Speaking of voting . . . It says something about our appetite for good food when the most-watched kitchen is at 1600 Pennsylvania Avenue.
Following the ketchup-as-vegetable Reagan years, the no-broccoli-allowed Bush Sr. years, eight years of Bubba's burger fixation, and finally the "meat guy" known as Bush Jr., America put a Foodie-in-Chief in the White House.
Everything from the peach cobbler President Barack Obama ate in Chicago to the arugula harvested from the South Lawn garden planted by Michelle Obama suddenly became sought-after news.
Online and on the go
Food also had a lighter side. We were primed by the Food Network (whose viewership jumped 392 percent from 1999 to 2009) and other channels to treat what we eat as entertainment.
The era of Child's behind-the-stove television was fading, replaced by an army of reality programs with screaming chefs, cooking throw downs and towering cake creations. Good luck if you just wanted to learn how to make beef bourguignon.
For that, you'd have been better off tuning out and logging on. The Web exploded with food-driven content, much of it fed from social networks and blogs.
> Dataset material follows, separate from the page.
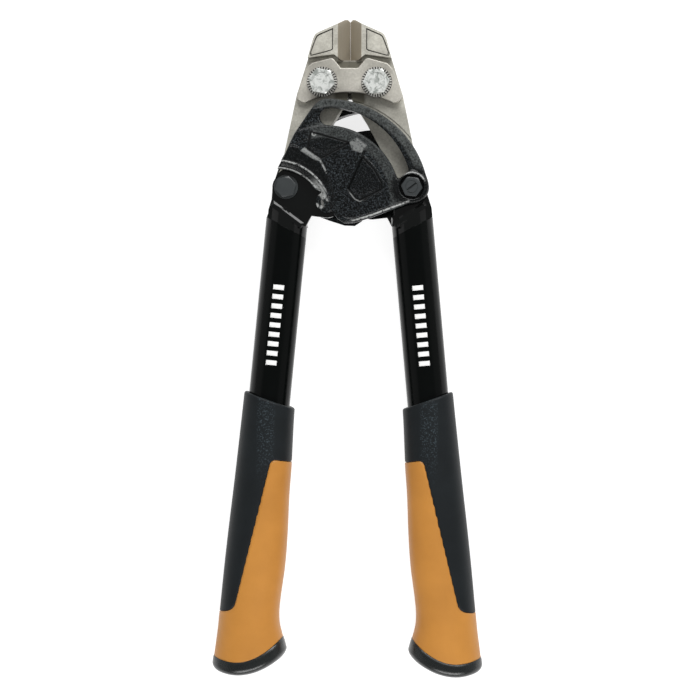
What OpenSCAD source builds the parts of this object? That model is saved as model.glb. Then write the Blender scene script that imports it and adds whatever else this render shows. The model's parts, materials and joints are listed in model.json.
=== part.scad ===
// Compound bolt cutters, 14 inch class, lying flat with the jaws closed.
// X to the right, Y along the tool towards the jaws, Z up from the surface it lies on.
// Everything is drawn about the tool's middle plane and lifted by mid_z at the end.
// The back and right pieces are the front and left ones turned half round about Y.

/* [Layout] */
// Height of the tool's middle plane over the surface
mid_z = 15; // [15:0.5:16]
// Distance of each jaw bolt from the long axis
jaw_bolt_x = 14.7; // [14.4:0.1:15]
// Place of the jaw bolts along the tool
jaw_bolt_y = 143; // [142.5:0.1:143.5]
// Distance of each handle pivot from the long axis
pivot_x = 34; // [33.8:0.1:34.2]
// Place of the handle pivots along the tool
pivot_y = 86.4; // [86:0.1:86.8]
// Distance of each knuckle pin from the long axis
knuckle_x = 11.85; // [11.6:0.05:12.1]
// Place of the knuckle pins along the tool
knuckle_y = 78.1; // [77.8:0.1:78.4]
// Angle of each handle to the long axis when closed
handle_tilt = 5.33; // [5:0.01:5.6]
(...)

Even Martha Stewart got in on it, using Twitter to send 140-character recipes.
By the middle of the decade, we had pretty much given up demonizing carbs. And though our waistlines continue to expand, Americans haven't latched on to any one diet since. We do, however, fret over gluten and trans fats, neither of which seems to be in anything anymore.
Weight problems be damned. Eating became ever more ubiquitous. The food industry sought to maximize our so-called eating opportunities. And so we were able to buy soda alongside our staples at the office supply store and candy with our kitty treats at the pet store.
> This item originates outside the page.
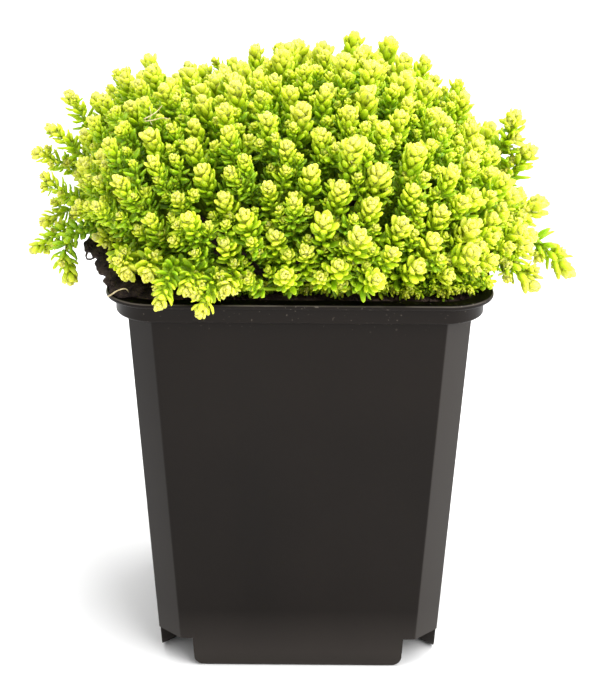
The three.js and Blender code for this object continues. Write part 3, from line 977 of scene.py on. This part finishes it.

As part of that, on-the-go grub got a serious upgrade. Convenience stores morphed into mini grocers. Nearly 1,700 7-Elevens now sell sushi. Wondering which Slurpee flavor pairs best with California rolls? It doesn't matter. The chain also sells its own line of wines.
And that's because store brands have become the new must-have (non)label. Thanks mostly to the sagging economy — but also to sharp spikes in quality and marketing — so-called private labels have become an $88 billion industry.
Diversity and demand
The economy also made us get old school in the kitchen. Sales of home canning supplies shot up and — especially after the first lady planted her kitchen garden — we all reached for our spades and seed catalogs.
Perhaps you ordered some bok choy and tomatillo seeds, because mainstream American food got seriously ethnic. It's partly because we are an increasingly ethnic (and especially Hispanic) nation. But it's also thanks to the growing ranks of young, adventurous eaters.
Sushi? Sorry 7-Eleven, that's so '90s. Young people today are eaters without borders and are forever on the hunt for new and more intense flavors. Vietnamese, North African, Indian and South American flavors are where it's at.
Which explains the explosion of food trucks. The trucks themselves aren't new, but the attention they got from serious foodies is. It's also a credit to their inventiveness, quality and deeply ethnic roots. It helps that food trucks are cheap, both to operate and eat from.
Which brings it back to sushi. At 7-Eleven. It was an on-the-go decade that favored ethnic and affordable. Whatever the economy does, and whether we eat at home or in restaurants (or even more likely in our cars), that's unlikely to change during the next 10 years.